**Dataset extract**.
◆ ◆ ◆
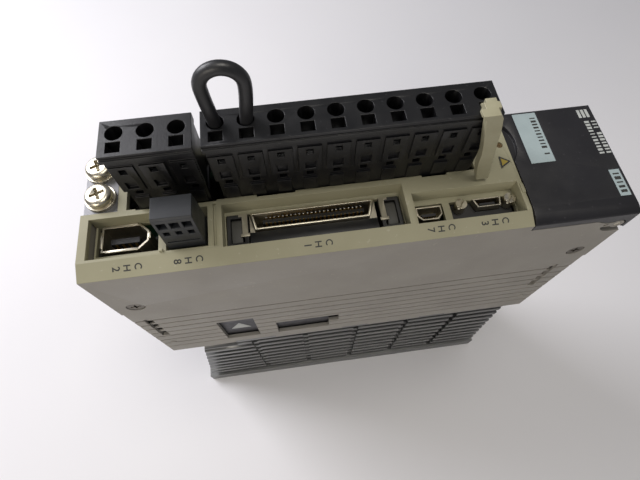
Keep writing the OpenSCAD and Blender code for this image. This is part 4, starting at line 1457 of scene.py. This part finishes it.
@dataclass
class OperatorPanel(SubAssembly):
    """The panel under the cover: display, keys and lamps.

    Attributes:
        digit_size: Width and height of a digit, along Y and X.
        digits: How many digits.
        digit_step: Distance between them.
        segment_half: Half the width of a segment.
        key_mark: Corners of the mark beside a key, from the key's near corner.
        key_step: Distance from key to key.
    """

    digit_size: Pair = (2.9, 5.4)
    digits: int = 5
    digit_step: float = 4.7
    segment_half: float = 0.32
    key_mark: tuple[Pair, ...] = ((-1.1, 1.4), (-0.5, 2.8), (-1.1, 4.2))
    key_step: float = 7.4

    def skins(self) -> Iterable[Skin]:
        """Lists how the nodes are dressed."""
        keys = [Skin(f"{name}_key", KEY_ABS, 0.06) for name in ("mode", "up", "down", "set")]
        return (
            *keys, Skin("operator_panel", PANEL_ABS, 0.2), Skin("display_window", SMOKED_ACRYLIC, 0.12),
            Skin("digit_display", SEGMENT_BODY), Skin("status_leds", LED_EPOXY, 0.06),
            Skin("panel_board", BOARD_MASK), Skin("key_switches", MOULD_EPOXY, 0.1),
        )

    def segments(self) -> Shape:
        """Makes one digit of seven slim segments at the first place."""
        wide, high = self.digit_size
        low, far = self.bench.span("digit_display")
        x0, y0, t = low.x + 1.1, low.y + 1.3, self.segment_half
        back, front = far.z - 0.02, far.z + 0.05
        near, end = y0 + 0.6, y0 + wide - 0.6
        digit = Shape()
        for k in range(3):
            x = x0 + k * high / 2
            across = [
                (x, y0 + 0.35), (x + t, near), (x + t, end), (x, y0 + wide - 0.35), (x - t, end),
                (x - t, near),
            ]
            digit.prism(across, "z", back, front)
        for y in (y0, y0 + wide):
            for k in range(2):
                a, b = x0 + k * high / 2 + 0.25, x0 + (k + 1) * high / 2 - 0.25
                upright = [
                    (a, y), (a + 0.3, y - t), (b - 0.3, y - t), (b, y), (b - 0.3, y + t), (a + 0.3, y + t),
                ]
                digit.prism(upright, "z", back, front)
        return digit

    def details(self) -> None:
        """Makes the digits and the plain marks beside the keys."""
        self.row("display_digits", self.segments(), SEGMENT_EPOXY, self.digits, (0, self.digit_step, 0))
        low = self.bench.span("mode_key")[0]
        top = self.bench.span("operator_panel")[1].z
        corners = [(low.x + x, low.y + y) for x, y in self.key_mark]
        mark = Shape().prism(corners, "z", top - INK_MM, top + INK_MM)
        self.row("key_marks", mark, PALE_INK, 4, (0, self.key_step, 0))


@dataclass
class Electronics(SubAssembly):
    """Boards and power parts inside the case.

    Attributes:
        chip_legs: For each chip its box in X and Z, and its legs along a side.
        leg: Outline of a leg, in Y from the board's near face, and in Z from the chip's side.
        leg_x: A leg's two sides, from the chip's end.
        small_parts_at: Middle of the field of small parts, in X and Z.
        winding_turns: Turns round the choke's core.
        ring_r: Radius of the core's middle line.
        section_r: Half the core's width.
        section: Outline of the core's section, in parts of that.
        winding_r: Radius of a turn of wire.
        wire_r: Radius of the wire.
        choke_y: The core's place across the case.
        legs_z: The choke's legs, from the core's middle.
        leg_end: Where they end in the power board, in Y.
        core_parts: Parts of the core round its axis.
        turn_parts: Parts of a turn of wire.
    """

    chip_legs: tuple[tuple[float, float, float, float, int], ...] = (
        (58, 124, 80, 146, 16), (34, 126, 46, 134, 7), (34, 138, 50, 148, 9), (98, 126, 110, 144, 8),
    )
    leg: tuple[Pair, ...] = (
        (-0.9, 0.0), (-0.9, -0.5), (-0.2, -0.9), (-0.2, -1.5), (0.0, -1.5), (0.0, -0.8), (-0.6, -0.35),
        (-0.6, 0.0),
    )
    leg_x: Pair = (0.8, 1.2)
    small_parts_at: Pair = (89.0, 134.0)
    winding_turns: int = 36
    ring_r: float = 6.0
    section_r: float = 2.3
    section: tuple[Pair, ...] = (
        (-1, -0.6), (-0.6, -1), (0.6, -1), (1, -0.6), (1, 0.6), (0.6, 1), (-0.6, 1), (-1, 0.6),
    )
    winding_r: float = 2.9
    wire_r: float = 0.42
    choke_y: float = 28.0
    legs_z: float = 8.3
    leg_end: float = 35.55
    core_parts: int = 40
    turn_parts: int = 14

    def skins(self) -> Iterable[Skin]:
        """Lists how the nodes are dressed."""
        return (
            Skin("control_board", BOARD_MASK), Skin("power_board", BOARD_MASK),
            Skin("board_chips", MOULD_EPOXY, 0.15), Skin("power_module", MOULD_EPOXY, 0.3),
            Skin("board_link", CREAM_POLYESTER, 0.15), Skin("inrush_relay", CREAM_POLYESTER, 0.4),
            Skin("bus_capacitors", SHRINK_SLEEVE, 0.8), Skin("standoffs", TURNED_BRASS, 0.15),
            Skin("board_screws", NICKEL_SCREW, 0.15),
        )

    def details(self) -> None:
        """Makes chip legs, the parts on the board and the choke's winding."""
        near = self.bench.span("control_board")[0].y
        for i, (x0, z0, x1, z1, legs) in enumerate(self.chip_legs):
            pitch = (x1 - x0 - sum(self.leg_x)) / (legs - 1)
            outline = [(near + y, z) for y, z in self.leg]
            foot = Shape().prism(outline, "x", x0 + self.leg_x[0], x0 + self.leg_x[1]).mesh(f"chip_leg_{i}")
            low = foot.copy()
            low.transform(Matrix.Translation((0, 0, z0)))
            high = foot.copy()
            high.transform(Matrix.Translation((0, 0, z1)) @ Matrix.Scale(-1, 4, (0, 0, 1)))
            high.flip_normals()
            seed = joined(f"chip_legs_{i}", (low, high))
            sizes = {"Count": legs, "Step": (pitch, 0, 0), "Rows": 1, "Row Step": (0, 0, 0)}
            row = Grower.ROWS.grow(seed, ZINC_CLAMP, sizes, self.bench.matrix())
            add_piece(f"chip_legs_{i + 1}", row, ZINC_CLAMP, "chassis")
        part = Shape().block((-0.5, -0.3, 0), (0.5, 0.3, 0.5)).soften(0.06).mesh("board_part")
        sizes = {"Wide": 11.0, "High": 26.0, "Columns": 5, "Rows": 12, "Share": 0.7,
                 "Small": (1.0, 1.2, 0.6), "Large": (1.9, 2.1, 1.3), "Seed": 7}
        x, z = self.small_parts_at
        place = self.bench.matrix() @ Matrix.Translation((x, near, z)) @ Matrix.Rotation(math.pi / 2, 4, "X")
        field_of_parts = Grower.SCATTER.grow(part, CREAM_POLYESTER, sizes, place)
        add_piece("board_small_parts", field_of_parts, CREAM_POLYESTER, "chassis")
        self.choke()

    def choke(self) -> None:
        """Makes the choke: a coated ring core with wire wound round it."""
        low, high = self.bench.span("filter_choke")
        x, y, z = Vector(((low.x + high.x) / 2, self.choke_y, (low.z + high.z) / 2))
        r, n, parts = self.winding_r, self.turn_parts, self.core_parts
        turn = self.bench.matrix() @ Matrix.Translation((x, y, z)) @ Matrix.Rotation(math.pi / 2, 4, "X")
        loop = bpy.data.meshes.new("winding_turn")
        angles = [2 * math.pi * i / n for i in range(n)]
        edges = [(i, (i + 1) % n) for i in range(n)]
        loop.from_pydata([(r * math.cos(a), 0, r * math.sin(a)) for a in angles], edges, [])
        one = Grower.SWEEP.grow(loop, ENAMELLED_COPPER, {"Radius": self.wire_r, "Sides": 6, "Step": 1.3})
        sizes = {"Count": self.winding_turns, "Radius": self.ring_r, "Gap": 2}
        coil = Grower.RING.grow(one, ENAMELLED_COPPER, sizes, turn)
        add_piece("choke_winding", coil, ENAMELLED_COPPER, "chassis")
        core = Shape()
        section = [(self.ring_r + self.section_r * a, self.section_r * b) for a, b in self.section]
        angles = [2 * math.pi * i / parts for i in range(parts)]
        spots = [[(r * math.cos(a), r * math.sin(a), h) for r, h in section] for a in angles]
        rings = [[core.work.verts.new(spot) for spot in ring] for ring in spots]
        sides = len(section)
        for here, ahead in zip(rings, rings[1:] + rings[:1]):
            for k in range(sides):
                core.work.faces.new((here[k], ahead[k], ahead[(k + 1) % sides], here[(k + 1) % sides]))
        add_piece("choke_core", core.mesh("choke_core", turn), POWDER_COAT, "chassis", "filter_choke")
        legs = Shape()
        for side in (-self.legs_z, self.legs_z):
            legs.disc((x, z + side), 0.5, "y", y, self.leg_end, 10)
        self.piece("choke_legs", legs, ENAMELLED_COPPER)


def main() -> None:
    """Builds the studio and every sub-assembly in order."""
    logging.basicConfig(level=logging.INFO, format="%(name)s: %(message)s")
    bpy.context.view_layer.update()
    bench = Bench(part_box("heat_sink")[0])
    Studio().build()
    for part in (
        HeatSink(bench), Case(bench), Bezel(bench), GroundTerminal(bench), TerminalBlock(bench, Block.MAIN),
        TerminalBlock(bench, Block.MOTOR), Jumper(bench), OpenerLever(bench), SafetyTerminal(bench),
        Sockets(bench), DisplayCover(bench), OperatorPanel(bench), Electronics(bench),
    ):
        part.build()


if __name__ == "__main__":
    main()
◆ ◆ ◆
**Problem description**. Repeat, exactly and only, the lines from the beginning of the material through the line that contains "key_step: float = 7.4".

**Complete response**.
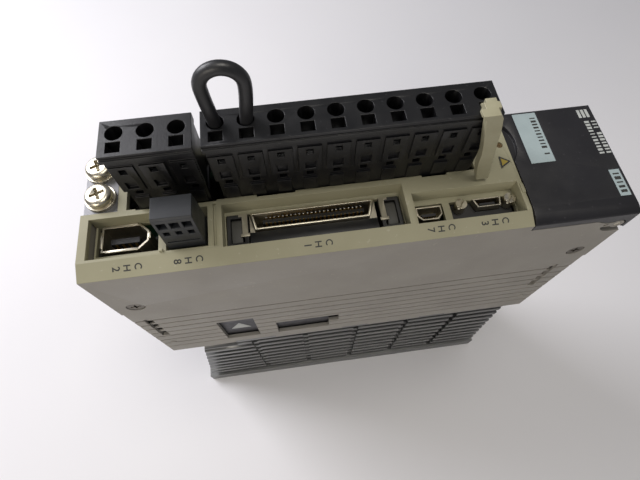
Keep writing the OpenSCAD and Blender code for this image. This is part 4, starting at line 1457 of scene.py. This part finishes it.
@dataclass
class OperatorPanel(SubAssembly):
    """The panel under the cover: display, keys and lamps.

    Attributes:
        digit_size: Width and height of a digit, along Y and X.
        digits: How many digits.
        digit_step: Distance between them.
        segment_half: Half the width of a segment.
        key_mark: Corners of the mark beside a key, from the key's near corner.
        key_step: Distance from key to key.
    """

    digit_size: Pair = (2.9, 5.4)
    digits: int = 5
    digit_step: float = 4.7
    segment_half: float = 0.32
    key_mark: tuple[Pair, ...] = ((-1.1, 1.4), (-0.5, 2.8), (-1.1, 4.2))
    key_step: float = 7.4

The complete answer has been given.